-- BEGIN Recorded data --

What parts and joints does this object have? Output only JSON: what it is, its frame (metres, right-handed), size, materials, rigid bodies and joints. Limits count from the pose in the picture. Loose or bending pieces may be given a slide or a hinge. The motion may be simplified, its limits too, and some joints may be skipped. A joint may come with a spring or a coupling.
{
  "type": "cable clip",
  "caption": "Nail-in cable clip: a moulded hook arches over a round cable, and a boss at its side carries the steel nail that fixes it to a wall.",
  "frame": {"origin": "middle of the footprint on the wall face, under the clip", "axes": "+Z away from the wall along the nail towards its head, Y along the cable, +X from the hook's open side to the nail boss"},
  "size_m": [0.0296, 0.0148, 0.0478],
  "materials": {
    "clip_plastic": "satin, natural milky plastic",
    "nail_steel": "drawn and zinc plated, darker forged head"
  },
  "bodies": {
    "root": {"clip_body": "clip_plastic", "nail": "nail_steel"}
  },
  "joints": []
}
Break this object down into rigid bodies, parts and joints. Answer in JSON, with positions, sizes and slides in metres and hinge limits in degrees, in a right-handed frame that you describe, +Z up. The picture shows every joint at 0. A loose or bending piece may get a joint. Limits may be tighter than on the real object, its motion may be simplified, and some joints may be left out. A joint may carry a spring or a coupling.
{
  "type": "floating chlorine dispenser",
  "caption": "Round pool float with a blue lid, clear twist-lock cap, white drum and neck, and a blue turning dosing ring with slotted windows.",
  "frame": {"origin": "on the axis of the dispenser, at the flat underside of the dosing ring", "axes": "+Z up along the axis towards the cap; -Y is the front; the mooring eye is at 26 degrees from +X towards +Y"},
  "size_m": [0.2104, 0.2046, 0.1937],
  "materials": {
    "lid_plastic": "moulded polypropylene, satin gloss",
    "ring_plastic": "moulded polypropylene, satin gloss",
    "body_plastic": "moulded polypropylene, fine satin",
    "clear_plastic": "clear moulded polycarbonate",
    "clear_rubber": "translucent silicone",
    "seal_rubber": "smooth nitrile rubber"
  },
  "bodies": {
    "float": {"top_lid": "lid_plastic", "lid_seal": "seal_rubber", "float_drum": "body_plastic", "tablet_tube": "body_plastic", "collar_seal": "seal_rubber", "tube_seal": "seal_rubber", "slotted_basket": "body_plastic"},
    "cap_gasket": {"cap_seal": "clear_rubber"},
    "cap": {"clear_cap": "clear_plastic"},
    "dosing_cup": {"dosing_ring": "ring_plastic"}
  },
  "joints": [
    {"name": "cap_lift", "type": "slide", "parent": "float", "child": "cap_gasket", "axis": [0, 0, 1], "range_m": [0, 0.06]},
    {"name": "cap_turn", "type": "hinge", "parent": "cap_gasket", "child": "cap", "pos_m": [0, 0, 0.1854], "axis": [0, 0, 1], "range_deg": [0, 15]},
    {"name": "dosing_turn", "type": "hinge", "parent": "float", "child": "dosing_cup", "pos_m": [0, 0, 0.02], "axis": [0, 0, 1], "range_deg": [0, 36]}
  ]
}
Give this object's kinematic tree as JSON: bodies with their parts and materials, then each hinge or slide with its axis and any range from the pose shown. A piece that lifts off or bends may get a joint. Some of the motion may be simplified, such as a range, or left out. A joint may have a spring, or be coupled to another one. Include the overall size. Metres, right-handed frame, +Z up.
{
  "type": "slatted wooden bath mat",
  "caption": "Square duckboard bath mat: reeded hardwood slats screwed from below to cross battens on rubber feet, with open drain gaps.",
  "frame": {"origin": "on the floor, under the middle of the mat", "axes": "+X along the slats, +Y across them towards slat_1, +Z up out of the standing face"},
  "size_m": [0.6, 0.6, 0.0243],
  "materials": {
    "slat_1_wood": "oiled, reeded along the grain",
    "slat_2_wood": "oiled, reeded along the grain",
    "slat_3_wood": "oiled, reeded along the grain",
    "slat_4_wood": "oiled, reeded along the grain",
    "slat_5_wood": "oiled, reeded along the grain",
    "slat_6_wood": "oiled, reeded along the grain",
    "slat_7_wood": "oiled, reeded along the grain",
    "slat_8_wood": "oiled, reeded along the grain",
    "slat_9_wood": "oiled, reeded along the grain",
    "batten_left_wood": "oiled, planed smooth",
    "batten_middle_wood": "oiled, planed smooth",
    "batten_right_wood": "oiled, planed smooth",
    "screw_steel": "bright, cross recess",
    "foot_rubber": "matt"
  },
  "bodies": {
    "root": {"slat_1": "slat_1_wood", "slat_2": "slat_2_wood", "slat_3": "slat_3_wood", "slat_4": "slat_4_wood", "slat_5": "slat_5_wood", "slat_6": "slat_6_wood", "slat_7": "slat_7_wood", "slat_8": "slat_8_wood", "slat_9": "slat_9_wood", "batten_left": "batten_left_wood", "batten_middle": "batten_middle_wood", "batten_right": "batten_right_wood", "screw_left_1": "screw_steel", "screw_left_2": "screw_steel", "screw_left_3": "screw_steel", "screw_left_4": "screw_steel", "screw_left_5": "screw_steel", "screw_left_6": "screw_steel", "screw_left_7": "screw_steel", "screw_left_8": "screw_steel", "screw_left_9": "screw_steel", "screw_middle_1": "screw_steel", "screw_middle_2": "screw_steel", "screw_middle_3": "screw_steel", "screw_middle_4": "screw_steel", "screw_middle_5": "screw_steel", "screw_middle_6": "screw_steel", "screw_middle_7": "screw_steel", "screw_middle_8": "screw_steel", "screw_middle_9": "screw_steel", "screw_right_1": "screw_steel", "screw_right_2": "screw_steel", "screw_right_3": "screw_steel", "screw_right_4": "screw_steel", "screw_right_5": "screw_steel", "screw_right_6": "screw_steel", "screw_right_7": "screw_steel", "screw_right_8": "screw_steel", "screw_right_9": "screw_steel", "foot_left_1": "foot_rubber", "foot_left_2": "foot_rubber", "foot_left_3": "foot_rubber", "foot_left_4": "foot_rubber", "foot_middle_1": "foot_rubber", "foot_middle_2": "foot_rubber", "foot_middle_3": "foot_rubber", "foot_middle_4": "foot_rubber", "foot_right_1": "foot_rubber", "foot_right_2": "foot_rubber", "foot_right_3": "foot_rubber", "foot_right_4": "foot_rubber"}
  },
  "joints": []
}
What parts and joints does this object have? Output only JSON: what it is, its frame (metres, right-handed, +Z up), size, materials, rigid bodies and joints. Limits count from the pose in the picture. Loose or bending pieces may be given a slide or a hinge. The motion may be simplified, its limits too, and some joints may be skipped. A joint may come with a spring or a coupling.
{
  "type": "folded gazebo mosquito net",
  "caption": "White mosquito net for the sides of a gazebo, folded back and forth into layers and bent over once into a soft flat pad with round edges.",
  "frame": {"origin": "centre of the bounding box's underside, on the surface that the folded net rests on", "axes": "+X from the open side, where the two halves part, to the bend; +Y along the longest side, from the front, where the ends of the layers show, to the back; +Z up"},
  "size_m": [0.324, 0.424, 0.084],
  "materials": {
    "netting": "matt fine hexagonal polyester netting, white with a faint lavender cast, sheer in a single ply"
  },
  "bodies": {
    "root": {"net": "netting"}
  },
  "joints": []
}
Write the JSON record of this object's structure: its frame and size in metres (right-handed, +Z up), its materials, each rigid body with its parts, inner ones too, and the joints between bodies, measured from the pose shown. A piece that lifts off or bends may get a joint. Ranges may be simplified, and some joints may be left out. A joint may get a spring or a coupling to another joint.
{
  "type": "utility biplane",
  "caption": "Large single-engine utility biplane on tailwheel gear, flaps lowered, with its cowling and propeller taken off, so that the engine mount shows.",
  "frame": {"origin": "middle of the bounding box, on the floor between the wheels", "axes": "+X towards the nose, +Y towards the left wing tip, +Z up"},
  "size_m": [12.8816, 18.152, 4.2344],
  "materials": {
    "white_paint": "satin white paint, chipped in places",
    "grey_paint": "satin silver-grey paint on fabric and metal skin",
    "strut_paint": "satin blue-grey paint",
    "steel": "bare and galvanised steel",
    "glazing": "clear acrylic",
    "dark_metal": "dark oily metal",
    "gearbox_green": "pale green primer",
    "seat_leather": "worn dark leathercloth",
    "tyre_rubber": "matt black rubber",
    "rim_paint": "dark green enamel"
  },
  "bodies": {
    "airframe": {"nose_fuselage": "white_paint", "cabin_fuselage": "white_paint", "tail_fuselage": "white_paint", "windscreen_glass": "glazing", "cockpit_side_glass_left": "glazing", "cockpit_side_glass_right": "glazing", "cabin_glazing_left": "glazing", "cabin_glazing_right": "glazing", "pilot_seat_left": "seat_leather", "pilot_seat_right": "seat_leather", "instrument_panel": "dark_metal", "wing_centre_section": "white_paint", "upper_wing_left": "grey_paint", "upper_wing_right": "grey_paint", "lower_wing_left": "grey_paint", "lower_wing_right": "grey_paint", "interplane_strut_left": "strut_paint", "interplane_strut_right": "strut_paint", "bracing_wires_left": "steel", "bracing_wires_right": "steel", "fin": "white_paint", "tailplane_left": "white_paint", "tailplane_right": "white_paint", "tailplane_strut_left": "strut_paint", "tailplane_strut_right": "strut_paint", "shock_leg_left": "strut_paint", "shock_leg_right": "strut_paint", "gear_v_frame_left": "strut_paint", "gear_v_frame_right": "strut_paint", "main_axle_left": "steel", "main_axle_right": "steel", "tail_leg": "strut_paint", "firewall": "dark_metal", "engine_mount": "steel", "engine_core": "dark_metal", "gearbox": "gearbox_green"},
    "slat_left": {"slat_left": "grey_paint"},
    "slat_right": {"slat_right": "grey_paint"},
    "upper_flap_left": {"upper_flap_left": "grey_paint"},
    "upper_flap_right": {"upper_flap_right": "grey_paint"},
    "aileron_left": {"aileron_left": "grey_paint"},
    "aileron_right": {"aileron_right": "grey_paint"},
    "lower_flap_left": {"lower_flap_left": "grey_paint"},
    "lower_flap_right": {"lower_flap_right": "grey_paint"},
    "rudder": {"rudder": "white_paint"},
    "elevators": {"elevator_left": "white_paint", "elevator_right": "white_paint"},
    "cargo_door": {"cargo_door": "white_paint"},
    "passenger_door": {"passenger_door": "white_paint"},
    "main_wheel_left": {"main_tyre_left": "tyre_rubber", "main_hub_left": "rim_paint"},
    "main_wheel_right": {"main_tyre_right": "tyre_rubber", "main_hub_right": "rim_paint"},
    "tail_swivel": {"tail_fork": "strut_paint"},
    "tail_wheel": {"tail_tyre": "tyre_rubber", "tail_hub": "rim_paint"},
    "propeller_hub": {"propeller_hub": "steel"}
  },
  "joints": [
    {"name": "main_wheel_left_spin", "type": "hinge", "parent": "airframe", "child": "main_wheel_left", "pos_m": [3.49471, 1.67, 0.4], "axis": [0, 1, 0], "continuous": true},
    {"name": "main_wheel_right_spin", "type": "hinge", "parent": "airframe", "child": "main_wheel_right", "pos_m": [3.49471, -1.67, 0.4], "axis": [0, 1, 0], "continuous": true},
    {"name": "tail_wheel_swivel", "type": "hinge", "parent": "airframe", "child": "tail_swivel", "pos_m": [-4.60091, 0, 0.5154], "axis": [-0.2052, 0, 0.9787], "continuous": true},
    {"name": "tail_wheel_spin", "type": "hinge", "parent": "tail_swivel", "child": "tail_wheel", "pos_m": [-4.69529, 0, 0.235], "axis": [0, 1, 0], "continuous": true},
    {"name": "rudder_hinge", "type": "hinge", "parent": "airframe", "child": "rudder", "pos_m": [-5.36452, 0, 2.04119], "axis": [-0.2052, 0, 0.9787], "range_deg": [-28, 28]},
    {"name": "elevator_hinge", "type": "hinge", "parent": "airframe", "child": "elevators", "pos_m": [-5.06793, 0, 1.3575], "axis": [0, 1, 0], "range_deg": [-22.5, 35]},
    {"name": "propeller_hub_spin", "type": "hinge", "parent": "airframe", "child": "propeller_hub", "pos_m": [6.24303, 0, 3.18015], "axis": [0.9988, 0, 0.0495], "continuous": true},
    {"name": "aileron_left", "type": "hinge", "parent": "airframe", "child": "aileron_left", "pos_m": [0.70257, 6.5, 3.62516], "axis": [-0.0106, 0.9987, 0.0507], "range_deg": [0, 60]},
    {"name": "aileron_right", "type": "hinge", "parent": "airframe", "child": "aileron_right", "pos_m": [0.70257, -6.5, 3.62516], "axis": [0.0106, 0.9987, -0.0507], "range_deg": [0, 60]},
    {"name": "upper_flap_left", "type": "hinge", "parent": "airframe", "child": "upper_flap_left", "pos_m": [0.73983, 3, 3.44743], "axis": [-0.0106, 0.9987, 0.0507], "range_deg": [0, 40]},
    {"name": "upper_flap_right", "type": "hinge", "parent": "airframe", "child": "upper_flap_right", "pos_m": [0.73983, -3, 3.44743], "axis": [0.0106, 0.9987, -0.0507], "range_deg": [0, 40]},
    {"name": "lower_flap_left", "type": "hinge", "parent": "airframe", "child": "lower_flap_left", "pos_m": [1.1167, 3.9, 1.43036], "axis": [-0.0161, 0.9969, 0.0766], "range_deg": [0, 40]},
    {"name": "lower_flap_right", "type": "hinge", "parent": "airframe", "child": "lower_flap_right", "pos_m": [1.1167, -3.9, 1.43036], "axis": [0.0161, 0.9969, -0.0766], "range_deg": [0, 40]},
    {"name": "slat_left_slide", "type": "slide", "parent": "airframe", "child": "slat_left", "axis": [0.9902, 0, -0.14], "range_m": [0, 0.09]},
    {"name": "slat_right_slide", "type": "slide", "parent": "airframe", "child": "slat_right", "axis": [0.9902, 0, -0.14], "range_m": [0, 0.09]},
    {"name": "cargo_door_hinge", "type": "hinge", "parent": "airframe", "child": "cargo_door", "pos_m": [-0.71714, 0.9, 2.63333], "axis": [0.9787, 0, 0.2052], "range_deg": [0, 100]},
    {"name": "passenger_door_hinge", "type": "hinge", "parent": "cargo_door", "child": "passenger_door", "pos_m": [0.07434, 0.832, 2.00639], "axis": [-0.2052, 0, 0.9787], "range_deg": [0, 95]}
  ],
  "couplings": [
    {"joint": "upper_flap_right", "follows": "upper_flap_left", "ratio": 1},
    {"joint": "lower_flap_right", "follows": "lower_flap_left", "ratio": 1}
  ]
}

-- END Recorded data --

▸ Given instruction
Determine how many lines of the material include the string "between". Output only that count.

▸ Correct answer
2